Work required. Repeat verbatim only the lines from the opening of the material below through the one that contains "rows of points.".

* BEGIN Raw data *

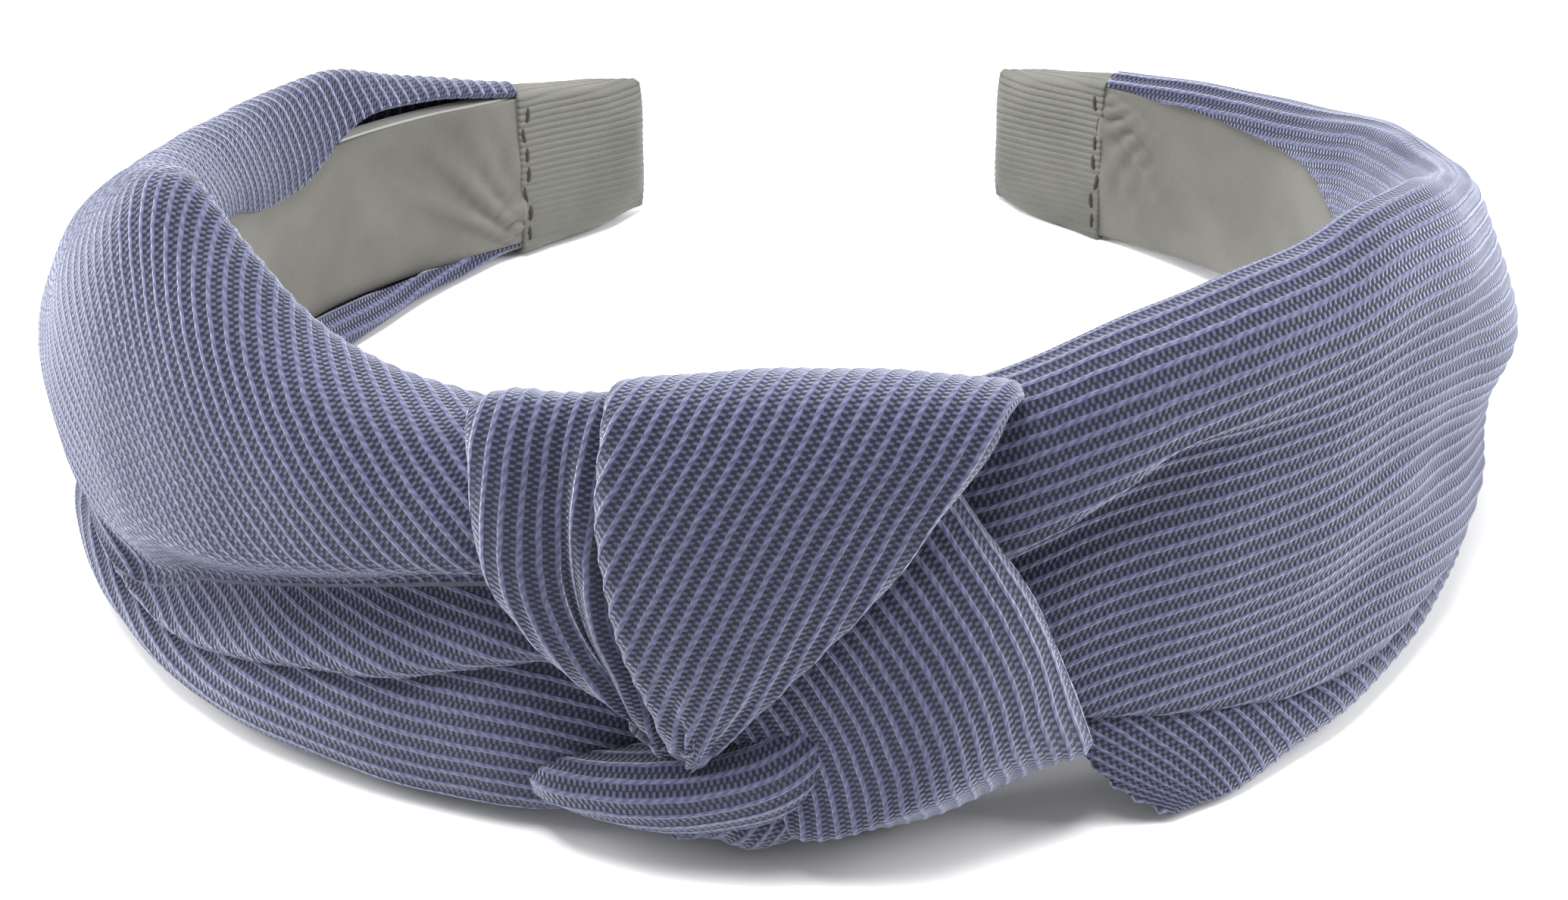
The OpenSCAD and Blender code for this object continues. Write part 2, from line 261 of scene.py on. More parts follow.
@dataclass
class Sheet:
    """A sheet of ribbed cloth, lofted through rows of points.

    Rows run across the sheet; the first axis follows it along. Points are upright millimetres once
    placed, and each keeps the place on the weave that the ribs are drawn from.
    """

    name: str
    rows: np.ndarray
    knots: np.ndarray
    side: Side | None = None
    middle: int = 0
    grain: Grain = Grain.ALONG
    turn: float = 0.0
    twist_at: float = 57.0
    pleat_at: float = 40.0
    pocket_fade: tuple[float, float] = (50.0, 24.0)
    rib: float = RIB_PITCH
    relief: float = 0.16
    fine: tuple[float, float] = (0.9, 0.4)
    thick: float = 0.8
    ripple: float = 0.12

    def across(self) -> tuple[np.ndarray, np.ndarray]:
        """Places the samples across the sheet.

        Returns:
            The knots, shared by all its rows, and the samples between them.
        """
        chord = np.linalg.norm(np.diff(self.rows, axis=1), axis=-1)
        knots = np.concatenate([[0.0], np.cumsum(np.sqrt(chord.mean(axis=0) + 0.05))])
        counts = np.ceil(chord.max(axis=0) / self.fine[1]).astype(int)
        parts = [np.linspace(a, b, n, endpoint=False)
                 for a, b, n in zip(knots[:-1], knots[1:], np.maximum(counts, 2))]
        return knots, np.concatenate(parts + [knots[-1:]])

    def along(self) -> np.ndarray:
        """Places the samples along the sheet.

        Returns:
            The samples, from the first row to the last.
        """
        chord = np.linalg.norm(np.diff(self.rows, axis=0), axis=-1).max(axis=1)
        counts = np.maximum(np.ceil(chord * CURVE_SLACK / self.fine[0]).astype(int), 2)
        parts = [np.linspace(a, b, n, endpoint=False)
                 for a, b, n in zip(self.knots[:-1], self.knots[1:], counts)]
        return np.concatenate(parts + [self.knots[-1:]])

    def surface(self) -> tuple[np.ndarray, np.ndarray]:
        """Lofts the sheet.

        Returns:
            The grid of upright points in millimetres, and each one's place on the weave.
        """
        knots, samples = self.across()
        fine = through(self.knots, self.rows, self.along())
        fine = np.swapaxes(through(knots, np.swapaxes(fine, 0, 1), samples), 0, 1)
        flat = fine
        if self.side is not None:
            fine = HOOP.beside(self.side, fine[..., 0], fine[..., 1], fine[..., 2])
        column = int(np.searchsorted(samples, knots[self.middle]))
        b = lengths(fine, 1)
        b = b - b[:, column:column + 1]
        a = np.repeat(lengths(fine, 0)[:, column:column + 1], fine.shape[1], axis=1)
        place = self.weave(a, b, flat)
        cord = (0.5 + 0.5 * np.cos(2 * math.pi * place[..., 1] / self.rib)) ** CORD_SHARPNESS
        proud = self.ripples(a, b) + cord * self.relief
        fine = fine + normals(fine) * proud[..., None] * self.facing(fine)
        return fine, place

    def ripples(self, a: np.ndarray, b: np.ndarray) -> np.ndarray:
        """Height of the slow, uneven waves in the cloth.

        Args:
            a: distance along the sheet's middle line.
            b: distance across it.

        Returns:
            The height at each point.
        """
        first = np.sin(a / 3.7 + b / 2.9)
        second = np.sin(a / 5.3 - b / 4.1 + 1.7)
        return (first * second) * self.ripple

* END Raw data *

Result.
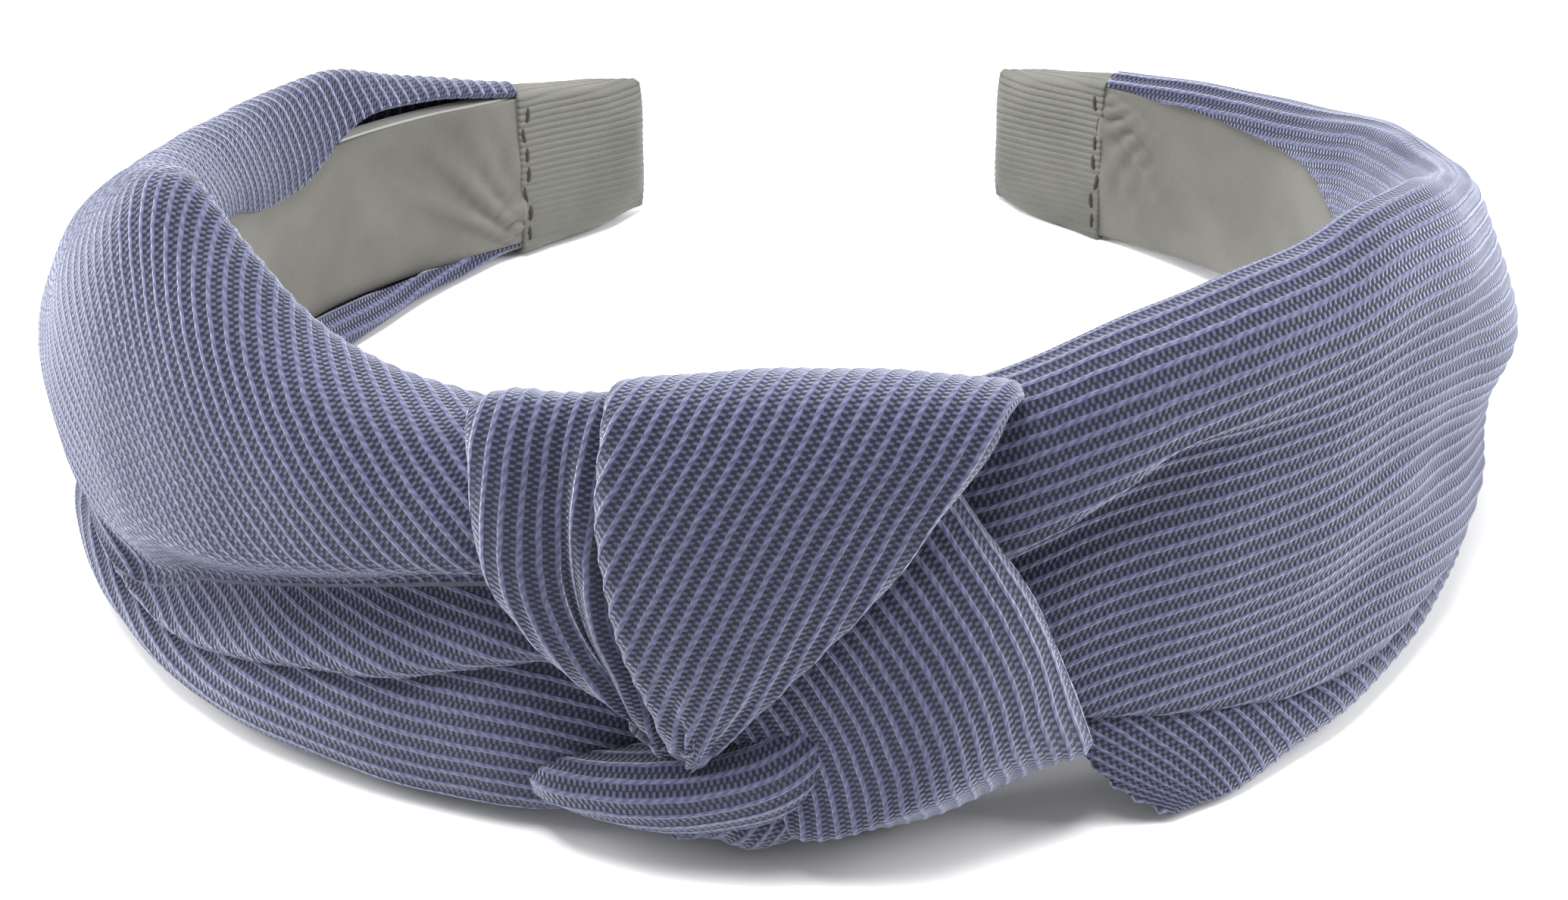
The OpenSCAD and Blender code for this object continues. Write part 2, from line 261 of scene.py on. More parts follow.
@dataclass
class Sheet:
    """A sheet of ribbed cloth, lofted through rows of points.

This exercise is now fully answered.